Learning

How does our brain ensure that we learn facts or skills? Remembering isolated facts is not enough to call it 'learning'. The facts or events that together form the learning material must not only be related to each other, but also integrated with the knowledge already stored in our brains. This merging allows not only new knowledge to be captured, but also new skills, so that the information or actions can be reproduced and even new information can be created. Something is considered real learning if the learning material is experienced as less complex and it leads to more automatisms. Because knowledge is stored throughout the brain, recalling knowledge primarily requires good cooperation and good timing between the different brain areas. Adolescents are hindered in this because communication between the brain areas is not yet optimal. The knowledge stored in the brain is made up of so-called "dispositional representations". These dispositions, these institutions, which form the basis of mental images, are largely formed by learning processes. Not all, because the innate knowledge that regulates the biological processes in the body is also stored in dispositional representations. Dispositional representations are therefore of great importance for learning. One acquires knowledge because the dispositional representations, the settings of the brain, are constantly being adapted, constantly changing. This is also called the adaptive plasticity of the brain. From an observation in the here and now or from a memory, the dispositional representations provide the impetus for forming representations. Imaginations are the most important component of our thoughts. In turn, the observations and memories change the dispositional representations.
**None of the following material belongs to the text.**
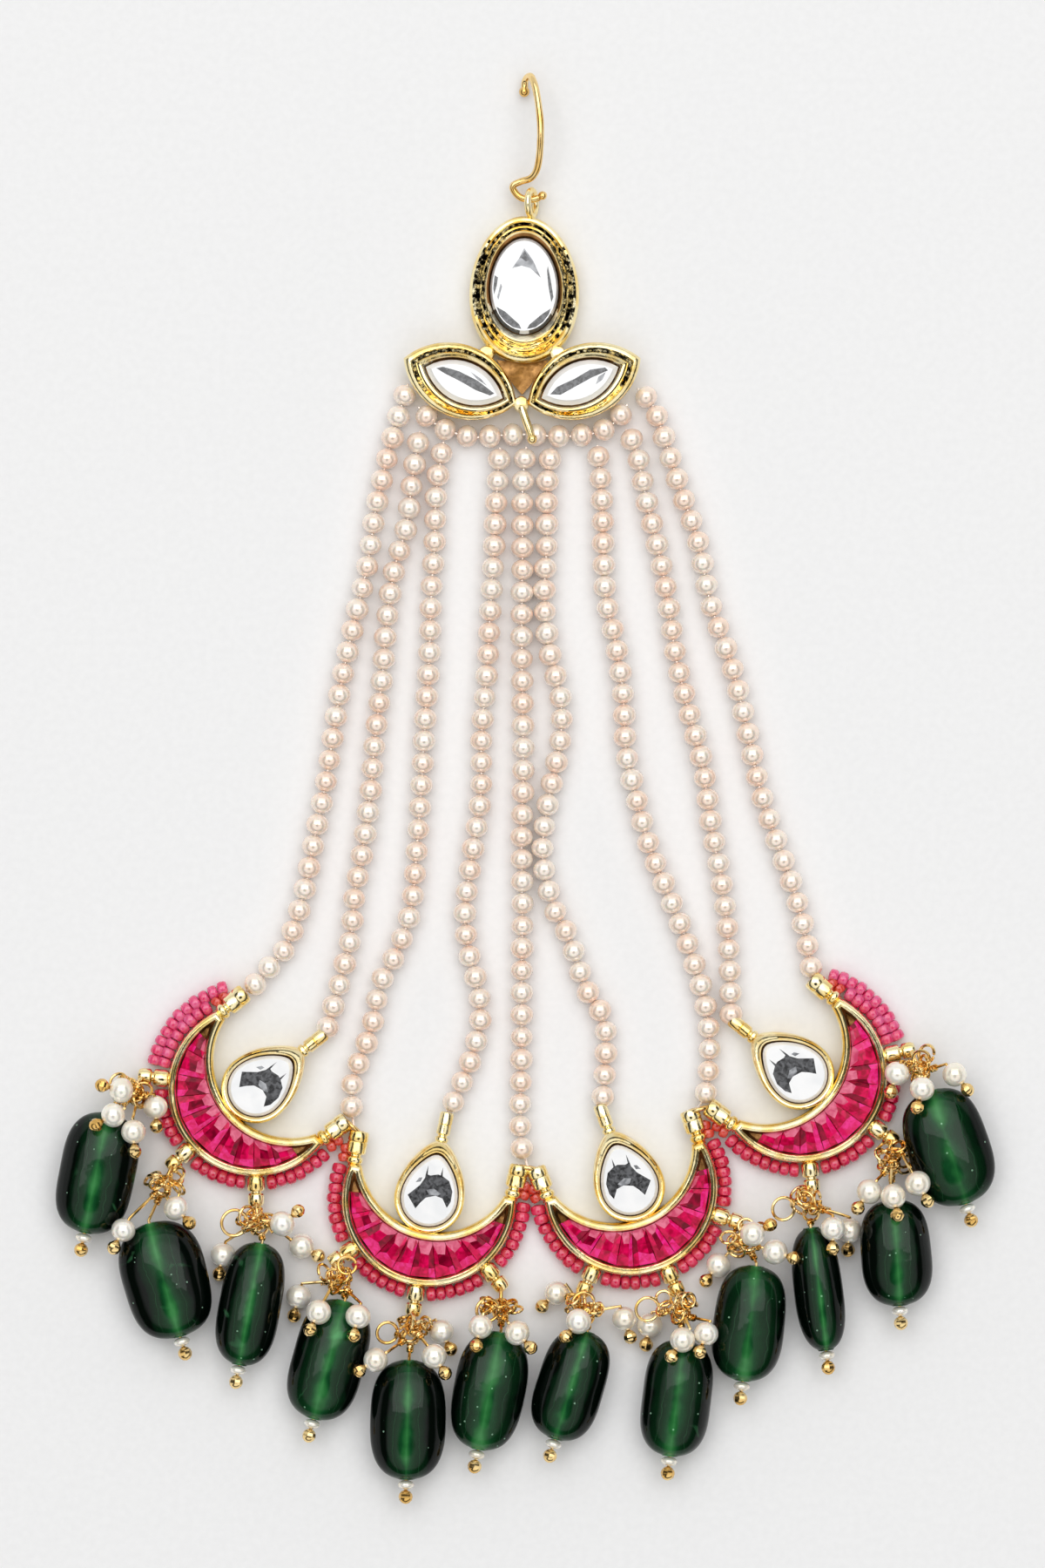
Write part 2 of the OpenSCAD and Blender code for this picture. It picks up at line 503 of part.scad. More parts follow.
hook();
crown();
crown_stone();
leaf_stone_left();
leaf_stone_right();
pearl_collar();
for (i = [1:9]) pearl_strand(i);
for (k = CRESCENTS) crescent(k);
for (k = CRESCENTS) ruby_row(k);
for (k = CRESCENTS) pear_stone(k);
for (k = CRESCENTS) seed_string(k);
join_rings();
drop_rings();
for (b = BEADS) green_bead(b);
drop_pins();
end_pearls();
for (k = CRESCENTS) cluster_pearls(k);
for (k = CRESCENTS) cluster_pins(k);
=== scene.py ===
"""Passa jhoomar headpiece laid flat on pale paper, dressed over its CAD frame.

The tables below are in millimetres, in the CAD frame: +Z up from the paper, +Y to the hook.
"""
import math
import random

import bmesh
import bpy
import numpy as np
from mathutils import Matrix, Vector
from mathutils.geometry import delaunay_2d_cdt


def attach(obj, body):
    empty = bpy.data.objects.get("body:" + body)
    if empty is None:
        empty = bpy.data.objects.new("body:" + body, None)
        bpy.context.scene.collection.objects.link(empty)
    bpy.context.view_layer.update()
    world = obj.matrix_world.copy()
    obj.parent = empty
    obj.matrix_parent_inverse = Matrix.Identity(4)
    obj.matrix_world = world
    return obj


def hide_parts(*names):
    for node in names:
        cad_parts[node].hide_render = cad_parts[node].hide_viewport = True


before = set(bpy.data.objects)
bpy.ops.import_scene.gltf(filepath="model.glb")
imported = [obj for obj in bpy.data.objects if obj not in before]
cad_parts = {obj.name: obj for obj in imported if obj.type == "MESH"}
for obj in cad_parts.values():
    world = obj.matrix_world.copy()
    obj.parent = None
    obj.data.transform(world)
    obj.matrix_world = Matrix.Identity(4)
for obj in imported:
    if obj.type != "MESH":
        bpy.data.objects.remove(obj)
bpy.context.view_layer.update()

MM = 0.001
BODY = "root"
random.seed(7)

# Tables

HOOK_ROUTE = [(-0.2, 79.8, 0.9), (-0.1, 81.0, 1.0), (0.3, 81.5, 1.8), (0.7, 81.2, 2.9),
              (1.2, 79.5, 3.8), (1.65, 76, 4.3), (1.6, 73, 4), (1.3, 70.9, 3.2),
              (0.6, 69.8, 2.5), (-0.6, 69.4, 2.1), (-1.5, 68.9, 2), (-1.2, 68.1, 1.9),
              (-0.4, 67.5, 1.9), (1, 67.4, 1.9), (1.9, 67.8, 2)]
HOOK_WIRE = 0.8
HOOK_TIP_R = 0.62
HOOK_KNOB_R = 0.52
EGG_AT = (-0.2, 56.95)
EGG_SIZE = (12.6, 17.0)
EGG_SLIM = 0.07
EGG_WALL_IN = 2.34
EGG_STONE = (7.8, 11.0)
EGG_STONE_UP = 0.35
STONE_GAP = 0.12
SEAT_Z = 1.6
LEAF_MIDDLE = (-0.45, 46.45)
LEAF_REACH = 7.1
LEAF_TILT = 22
LEAF_SIZE = (14.0, 8.4)
LEAF_STONE_IN = 0.5
TOP_RING_AT = (0.65, 66.95, 1.9)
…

Brains make learning possible because they are able to change in response to changes in the environment. This also applies to changes in a cognitive environment.

Learning is the processing and recording of information. People learn on the one hand by gaining new experiences and on the other hand by repeating information. These new experiences must have sufficient emotional charge to pass the filter of working memory and then be stored in long-term memory. For adolescents, many events, especially social ones, have such an emotional impact that repetition is not necessary to store them in long-term memory. Whether adolescents learn at any given time and store information in memory for a long time depends on two factors: how involved they are with the information and how important they find the information. When it comes to school knowledge, there is often a lack of involvement and the importance is not always seen by adolescents. This is partly due to the knowledge itself, but to a much greater extent due to all the other, for adolescents, much more important information with which they are inundated. External guidance is therefore necessary to generate involvement in and the importance of school knowledge. Repetition then ensures that the knowledge is stored in memory.

Changes in the brain

Brains are composed of billions of neurons. These neurons connect to each other using synapses. An electrical current through the branch of a neuron initiates a chemical process. Molecules, so-called neurotransmitters, are released and transmit signals between neurons. There are trillions of these connections in a person's brain and everything they produce, learning, memory, emotion and feeling, reasoning, perception, communication, etc. is a result of them. A well-known theory of how learning works in the brain is the Hebb's model. The functioning of synapses, the open space between two neurons, is strengthened when the neurons are activated. These stimuli make the synapse stronger. When a large number of synapses are strengthened by identical stimuli, dispositional representations change, which in turn form new neural networks or alter existing networks. Neural networks store the perceptions we have of reality, both within ourselves and outside ourselves. Three principles in this process are very important for learning:


  • repetition of identical stimuli
  • mutual influence of new and existing networks
  • filtering incoming stimuli


The third principle is that of filtering incoming stimuli. The emotional system plays an important role in this. This provides the criteria by which information stimuli are or are not admitted to working memory. The synapse strengthening process is then initiated from the working memory. As long as we live, our brains are never at rest. Neurons randomly fire signals in preparation for a possible new action; even if they are not explicitly stimulated to take action by, for example, external stimuli. The brain has evolved into sentinels that enable an individual to deal with unexpected events. An important strategy for survival in an often unpredictable environment. Synapses can not only become stronger but also weaker. If the neurons in neural networks are no longer activated by stimuli, the functioning of the synapses weakens and eventually the network will disappear completely.